#### [A block of data]
|---|
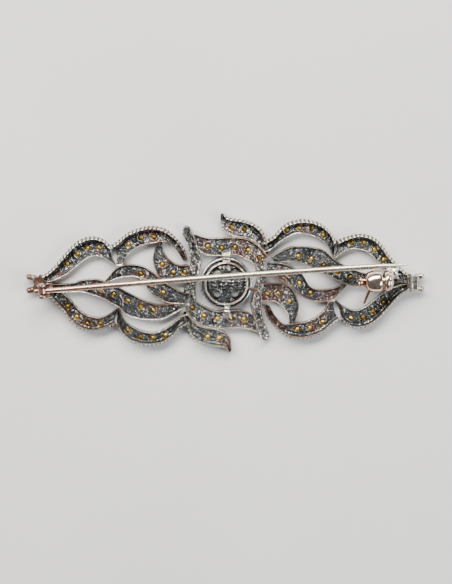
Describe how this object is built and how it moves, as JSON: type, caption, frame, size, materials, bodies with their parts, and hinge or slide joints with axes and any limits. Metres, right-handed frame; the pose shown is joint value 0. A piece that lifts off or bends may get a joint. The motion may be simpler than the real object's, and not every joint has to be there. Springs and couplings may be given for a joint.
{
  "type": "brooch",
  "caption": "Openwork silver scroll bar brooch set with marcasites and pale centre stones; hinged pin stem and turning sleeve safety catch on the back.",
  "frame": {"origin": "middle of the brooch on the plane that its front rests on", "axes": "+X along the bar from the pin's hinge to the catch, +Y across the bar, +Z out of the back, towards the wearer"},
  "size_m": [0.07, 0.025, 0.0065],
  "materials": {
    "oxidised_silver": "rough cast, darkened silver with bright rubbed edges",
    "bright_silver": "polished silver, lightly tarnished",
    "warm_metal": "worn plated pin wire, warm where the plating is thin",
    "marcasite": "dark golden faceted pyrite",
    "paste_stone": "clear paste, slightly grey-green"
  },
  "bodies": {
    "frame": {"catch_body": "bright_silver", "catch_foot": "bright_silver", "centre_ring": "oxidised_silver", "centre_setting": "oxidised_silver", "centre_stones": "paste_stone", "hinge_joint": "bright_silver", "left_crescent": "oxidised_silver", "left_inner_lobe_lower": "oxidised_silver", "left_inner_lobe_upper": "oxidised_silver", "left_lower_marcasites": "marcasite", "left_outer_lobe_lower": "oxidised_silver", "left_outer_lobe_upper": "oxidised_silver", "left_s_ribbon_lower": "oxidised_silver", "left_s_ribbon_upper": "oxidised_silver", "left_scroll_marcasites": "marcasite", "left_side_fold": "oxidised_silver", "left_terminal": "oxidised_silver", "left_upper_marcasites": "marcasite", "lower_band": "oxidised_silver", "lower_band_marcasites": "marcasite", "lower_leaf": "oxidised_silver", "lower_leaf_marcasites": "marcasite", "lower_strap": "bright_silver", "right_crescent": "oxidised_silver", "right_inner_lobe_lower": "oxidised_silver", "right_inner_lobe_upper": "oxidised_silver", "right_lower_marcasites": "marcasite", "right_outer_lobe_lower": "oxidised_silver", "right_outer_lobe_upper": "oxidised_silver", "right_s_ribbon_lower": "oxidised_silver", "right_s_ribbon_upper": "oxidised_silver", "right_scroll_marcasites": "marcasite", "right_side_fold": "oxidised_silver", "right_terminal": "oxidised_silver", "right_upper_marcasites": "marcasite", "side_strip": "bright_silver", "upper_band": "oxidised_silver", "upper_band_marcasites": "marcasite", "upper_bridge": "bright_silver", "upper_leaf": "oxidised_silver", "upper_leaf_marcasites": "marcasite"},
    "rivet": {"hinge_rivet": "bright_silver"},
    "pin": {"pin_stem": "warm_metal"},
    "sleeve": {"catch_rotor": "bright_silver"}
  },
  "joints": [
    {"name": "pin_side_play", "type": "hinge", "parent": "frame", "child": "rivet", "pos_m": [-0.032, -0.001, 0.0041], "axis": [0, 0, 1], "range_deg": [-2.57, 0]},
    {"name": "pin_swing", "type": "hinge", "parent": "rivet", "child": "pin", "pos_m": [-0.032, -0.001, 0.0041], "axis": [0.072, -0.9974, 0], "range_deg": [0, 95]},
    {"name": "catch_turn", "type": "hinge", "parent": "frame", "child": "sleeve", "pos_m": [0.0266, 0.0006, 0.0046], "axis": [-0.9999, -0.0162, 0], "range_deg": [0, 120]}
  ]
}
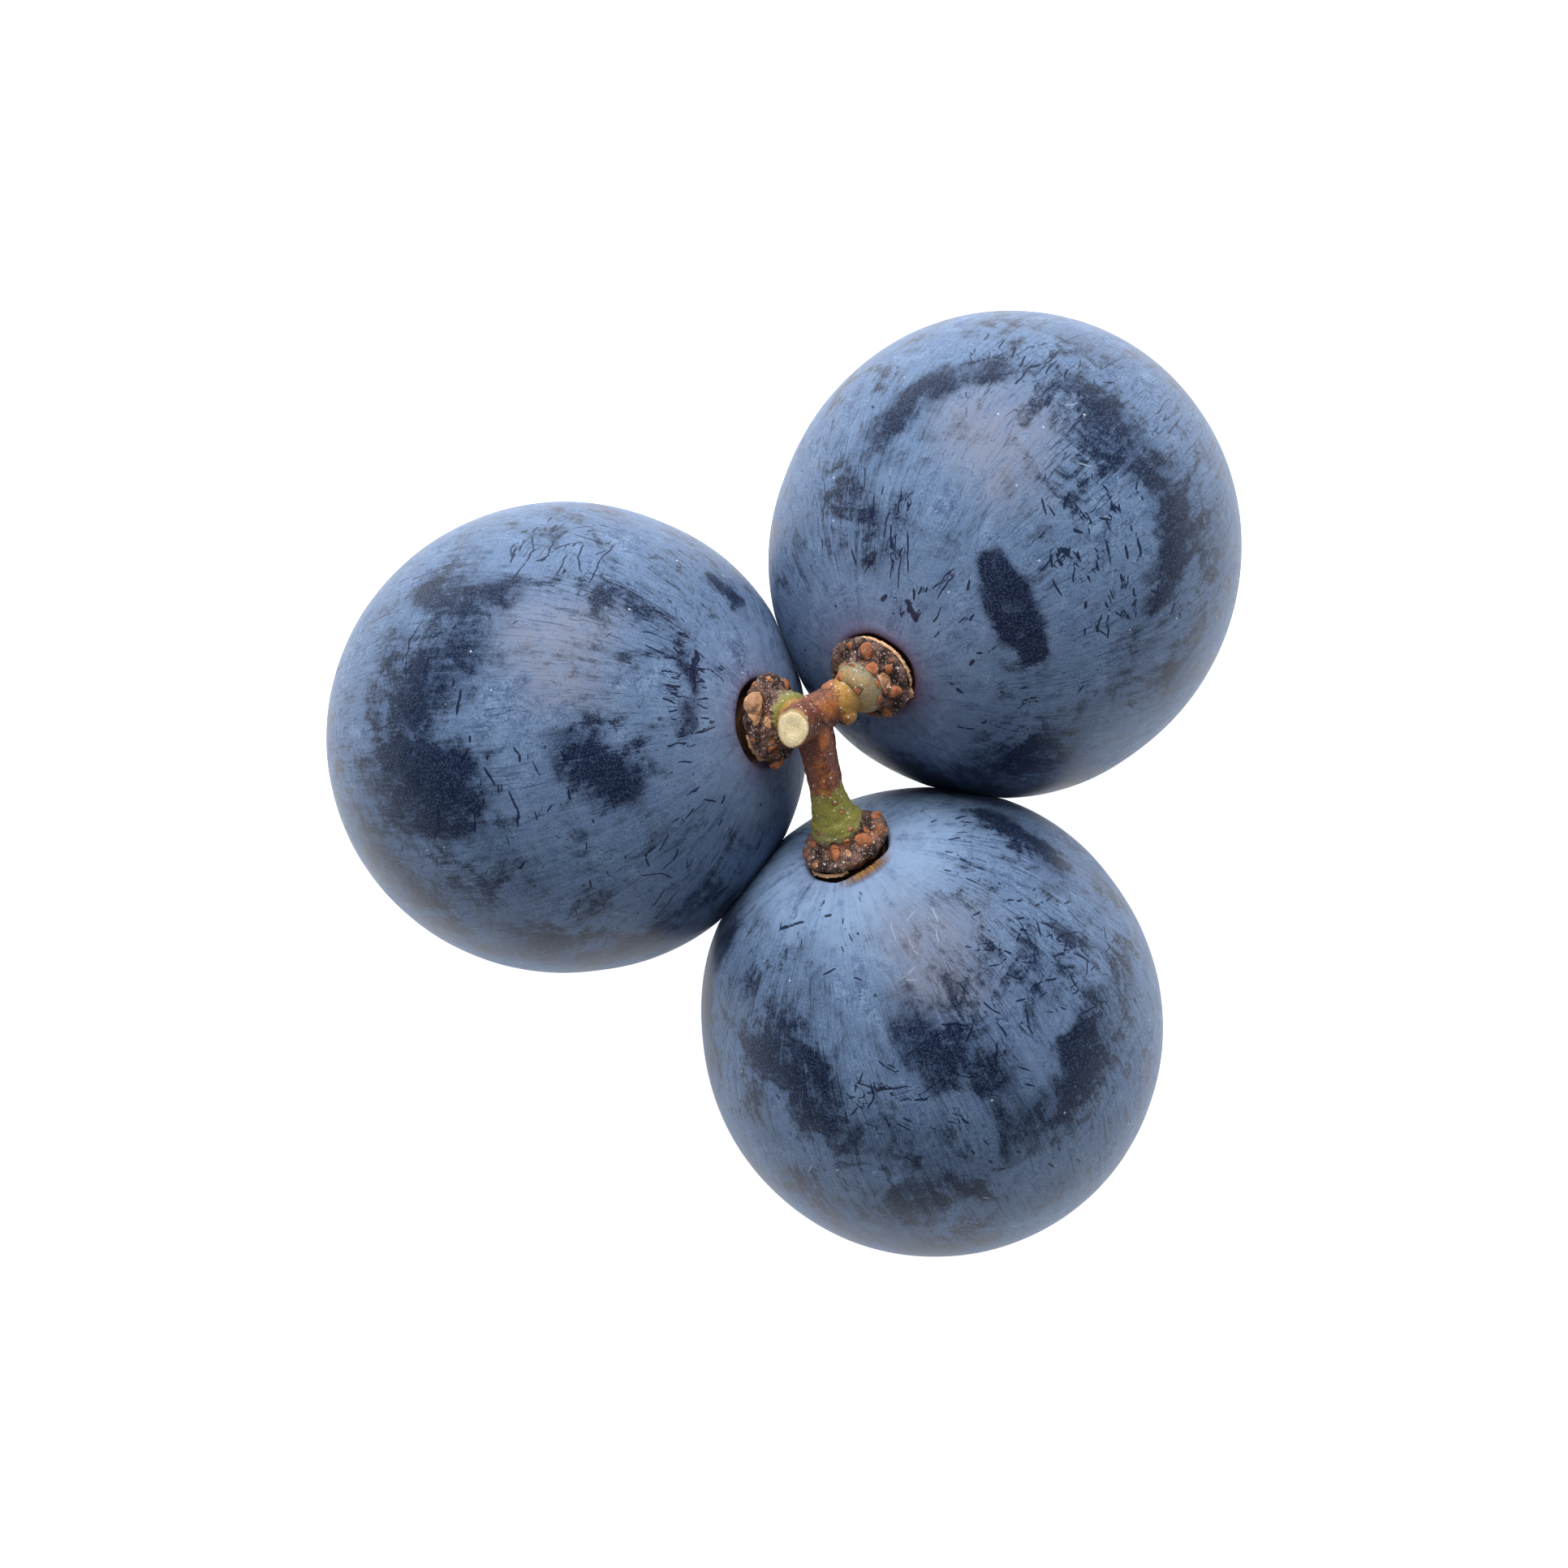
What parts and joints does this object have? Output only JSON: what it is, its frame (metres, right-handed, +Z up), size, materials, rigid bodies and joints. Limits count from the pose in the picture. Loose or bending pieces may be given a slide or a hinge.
|---|
#### [Exercise details]
Filter the data for the string "from" and copy every line that has it.

#### [Exercise answer]
  "frame": {"origin": "middle of the brooch on the plane that its front rests on", "axes": "+X along the bar from the pin's hinge to the catch, +Y across the bar, +Z out of the back, towards the wearer"},
What parts and joints does this object have? Output only JSON: what it is, its frame (metres, right-handed, +Z up), size, materials, rigid bodies and joints. Limits count from the pose in the picture. Loose or bending pieces may be given a slide or a hinge.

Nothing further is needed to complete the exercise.